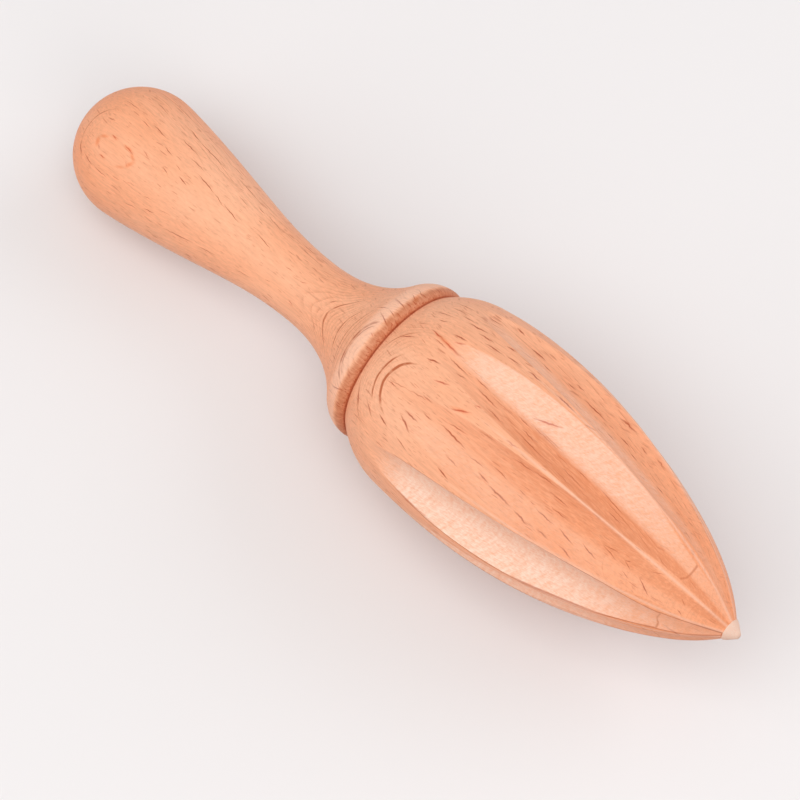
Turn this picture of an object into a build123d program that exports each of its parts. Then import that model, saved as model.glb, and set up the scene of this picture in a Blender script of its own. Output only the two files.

--

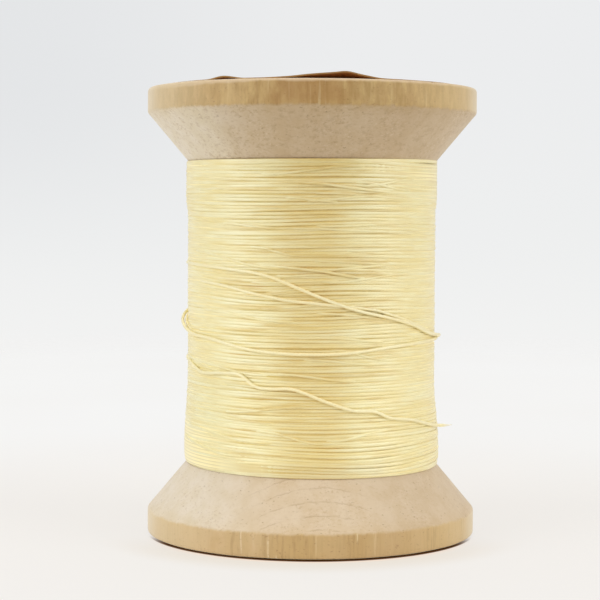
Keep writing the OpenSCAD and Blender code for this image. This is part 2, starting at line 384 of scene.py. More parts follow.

==

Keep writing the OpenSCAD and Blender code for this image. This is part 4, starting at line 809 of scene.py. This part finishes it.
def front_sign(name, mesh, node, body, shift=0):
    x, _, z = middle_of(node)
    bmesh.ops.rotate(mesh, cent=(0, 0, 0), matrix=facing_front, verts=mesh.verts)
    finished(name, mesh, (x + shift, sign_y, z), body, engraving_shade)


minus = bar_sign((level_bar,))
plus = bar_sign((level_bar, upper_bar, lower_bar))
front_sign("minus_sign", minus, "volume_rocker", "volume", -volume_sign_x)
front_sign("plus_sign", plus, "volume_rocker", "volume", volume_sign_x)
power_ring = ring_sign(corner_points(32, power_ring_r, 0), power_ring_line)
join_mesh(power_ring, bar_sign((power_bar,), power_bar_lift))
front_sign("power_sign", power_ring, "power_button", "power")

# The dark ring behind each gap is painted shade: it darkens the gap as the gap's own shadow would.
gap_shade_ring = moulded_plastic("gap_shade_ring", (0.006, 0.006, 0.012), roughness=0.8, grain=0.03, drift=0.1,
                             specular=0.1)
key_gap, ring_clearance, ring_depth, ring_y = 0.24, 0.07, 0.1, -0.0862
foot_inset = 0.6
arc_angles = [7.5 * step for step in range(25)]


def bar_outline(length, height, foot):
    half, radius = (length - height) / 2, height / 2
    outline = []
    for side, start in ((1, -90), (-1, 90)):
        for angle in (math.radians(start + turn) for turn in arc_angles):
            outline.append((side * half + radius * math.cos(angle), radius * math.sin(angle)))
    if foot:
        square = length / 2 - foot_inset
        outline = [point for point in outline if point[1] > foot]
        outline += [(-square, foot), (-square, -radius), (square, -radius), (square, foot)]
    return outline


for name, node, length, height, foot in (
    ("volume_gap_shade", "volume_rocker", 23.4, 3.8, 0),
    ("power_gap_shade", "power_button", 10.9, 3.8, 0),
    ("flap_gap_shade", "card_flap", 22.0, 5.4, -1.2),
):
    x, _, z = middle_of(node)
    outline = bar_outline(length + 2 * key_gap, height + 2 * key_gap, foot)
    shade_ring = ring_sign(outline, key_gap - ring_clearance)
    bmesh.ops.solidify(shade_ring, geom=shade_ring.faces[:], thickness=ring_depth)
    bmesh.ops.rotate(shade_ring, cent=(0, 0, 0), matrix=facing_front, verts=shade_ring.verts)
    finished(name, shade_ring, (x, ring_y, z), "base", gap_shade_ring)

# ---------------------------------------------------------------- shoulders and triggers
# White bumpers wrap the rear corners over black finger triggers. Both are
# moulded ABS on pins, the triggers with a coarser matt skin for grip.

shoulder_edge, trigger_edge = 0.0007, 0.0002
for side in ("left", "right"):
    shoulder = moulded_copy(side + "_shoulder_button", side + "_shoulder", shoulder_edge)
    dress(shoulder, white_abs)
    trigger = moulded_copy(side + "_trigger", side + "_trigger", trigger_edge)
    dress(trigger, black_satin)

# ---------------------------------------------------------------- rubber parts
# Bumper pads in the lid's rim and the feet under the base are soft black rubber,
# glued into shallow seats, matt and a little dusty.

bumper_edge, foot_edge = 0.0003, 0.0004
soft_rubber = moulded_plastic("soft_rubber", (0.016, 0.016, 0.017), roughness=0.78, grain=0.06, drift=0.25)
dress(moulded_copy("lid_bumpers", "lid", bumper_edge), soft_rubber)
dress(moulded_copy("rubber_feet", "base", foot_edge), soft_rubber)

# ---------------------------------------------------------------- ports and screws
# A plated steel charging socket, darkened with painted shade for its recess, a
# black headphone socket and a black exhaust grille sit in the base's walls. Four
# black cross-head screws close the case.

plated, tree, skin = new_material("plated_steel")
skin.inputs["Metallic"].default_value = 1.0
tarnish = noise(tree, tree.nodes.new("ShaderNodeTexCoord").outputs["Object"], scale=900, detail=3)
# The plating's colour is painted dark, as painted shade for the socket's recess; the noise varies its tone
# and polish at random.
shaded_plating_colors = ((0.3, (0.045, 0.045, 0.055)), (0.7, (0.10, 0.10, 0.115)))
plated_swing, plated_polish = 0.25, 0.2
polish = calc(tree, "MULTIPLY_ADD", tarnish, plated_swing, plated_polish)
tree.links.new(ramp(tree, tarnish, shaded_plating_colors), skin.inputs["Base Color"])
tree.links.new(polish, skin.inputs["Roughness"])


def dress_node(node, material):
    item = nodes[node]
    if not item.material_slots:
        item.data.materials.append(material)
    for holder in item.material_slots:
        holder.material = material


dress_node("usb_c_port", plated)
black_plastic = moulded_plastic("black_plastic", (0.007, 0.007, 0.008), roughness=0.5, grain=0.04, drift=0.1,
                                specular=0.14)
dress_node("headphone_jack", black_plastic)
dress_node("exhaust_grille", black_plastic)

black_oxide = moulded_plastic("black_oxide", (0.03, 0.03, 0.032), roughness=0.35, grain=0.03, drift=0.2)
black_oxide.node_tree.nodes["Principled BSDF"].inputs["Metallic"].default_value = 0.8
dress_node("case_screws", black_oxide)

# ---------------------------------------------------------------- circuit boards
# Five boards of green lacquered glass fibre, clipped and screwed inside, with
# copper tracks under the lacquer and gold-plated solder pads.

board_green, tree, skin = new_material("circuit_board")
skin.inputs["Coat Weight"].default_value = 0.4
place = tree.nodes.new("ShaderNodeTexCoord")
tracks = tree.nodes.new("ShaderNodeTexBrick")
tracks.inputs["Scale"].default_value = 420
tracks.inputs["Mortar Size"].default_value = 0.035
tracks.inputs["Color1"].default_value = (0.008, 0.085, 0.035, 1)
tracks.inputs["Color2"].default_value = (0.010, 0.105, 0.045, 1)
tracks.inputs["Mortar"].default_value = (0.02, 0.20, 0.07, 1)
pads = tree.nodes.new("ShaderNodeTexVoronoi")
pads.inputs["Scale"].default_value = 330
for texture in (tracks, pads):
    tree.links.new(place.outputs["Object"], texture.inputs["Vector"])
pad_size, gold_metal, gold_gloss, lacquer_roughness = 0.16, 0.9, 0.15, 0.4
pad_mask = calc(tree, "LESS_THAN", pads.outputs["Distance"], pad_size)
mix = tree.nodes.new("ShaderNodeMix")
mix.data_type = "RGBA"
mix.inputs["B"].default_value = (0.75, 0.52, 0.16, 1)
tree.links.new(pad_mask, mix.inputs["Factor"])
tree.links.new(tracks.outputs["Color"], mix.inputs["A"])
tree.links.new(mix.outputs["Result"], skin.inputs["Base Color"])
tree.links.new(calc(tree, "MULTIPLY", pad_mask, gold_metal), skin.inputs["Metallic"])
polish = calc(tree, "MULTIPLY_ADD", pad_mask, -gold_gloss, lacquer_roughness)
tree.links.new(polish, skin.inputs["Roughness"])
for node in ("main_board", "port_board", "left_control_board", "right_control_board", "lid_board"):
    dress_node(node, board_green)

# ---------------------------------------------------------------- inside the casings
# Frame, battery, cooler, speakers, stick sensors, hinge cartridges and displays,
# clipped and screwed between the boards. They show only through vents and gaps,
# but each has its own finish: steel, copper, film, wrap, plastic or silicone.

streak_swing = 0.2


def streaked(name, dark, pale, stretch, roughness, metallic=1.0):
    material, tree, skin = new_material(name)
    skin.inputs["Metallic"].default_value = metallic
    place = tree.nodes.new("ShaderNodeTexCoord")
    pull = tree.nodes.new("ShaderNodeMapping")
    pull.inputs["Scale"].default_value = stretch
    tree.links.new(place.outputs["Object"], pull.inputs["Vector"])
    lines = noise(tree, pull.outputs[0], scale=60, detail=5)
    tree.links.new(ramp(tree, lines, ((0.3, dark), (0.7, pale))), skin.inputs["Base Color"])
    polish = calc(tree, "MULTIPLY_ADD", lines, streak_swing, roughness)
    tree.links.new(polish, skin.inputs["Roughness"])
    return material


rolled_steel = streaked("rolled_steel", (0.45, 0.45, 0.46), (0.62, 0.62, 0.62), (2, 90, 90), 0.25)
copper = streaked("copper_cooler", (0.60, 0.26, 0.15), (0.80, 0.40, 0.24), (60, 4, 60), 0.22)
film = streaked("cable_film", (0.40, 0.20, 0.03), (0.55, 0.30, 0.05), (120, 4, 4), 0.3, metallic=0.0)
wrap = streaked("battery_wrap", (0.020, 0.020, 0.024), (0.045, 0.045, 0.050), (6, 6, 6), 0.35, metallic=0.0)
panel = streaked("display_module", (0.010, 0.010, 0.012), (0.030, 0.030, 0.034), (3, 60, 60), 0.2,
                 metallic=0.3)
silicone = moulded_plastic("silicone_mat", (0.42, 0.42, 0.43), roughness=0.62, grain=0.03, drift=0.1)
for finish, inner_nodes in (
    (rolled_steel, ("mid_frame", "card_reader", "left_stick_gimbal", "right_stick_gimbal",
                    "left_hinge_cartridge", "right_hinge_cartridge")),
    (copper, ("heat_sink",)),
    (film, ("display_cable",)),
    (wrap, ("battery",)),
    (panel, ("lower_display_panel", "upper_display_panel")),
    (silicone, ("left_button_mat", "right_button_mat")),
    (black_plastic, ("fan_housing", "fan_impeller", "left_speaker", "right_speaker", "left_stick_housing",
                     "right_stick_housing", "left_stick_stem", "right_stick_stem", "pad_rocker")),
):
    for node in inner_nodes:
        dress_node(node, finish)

WHAT YOU ARE ASKED TO DO = Copy each line above that contains the word "starting".

SOLUTION FOR THIS TASK =
Keep writing the OpenSCAD and Blender code for this image. This is part 2, starting at line 384 of scene.py. More parts follow.
Keep writing the OpenSCAD and Blender code for this image. This is part 4, starting at line 809 of scene.py. This part finishes it.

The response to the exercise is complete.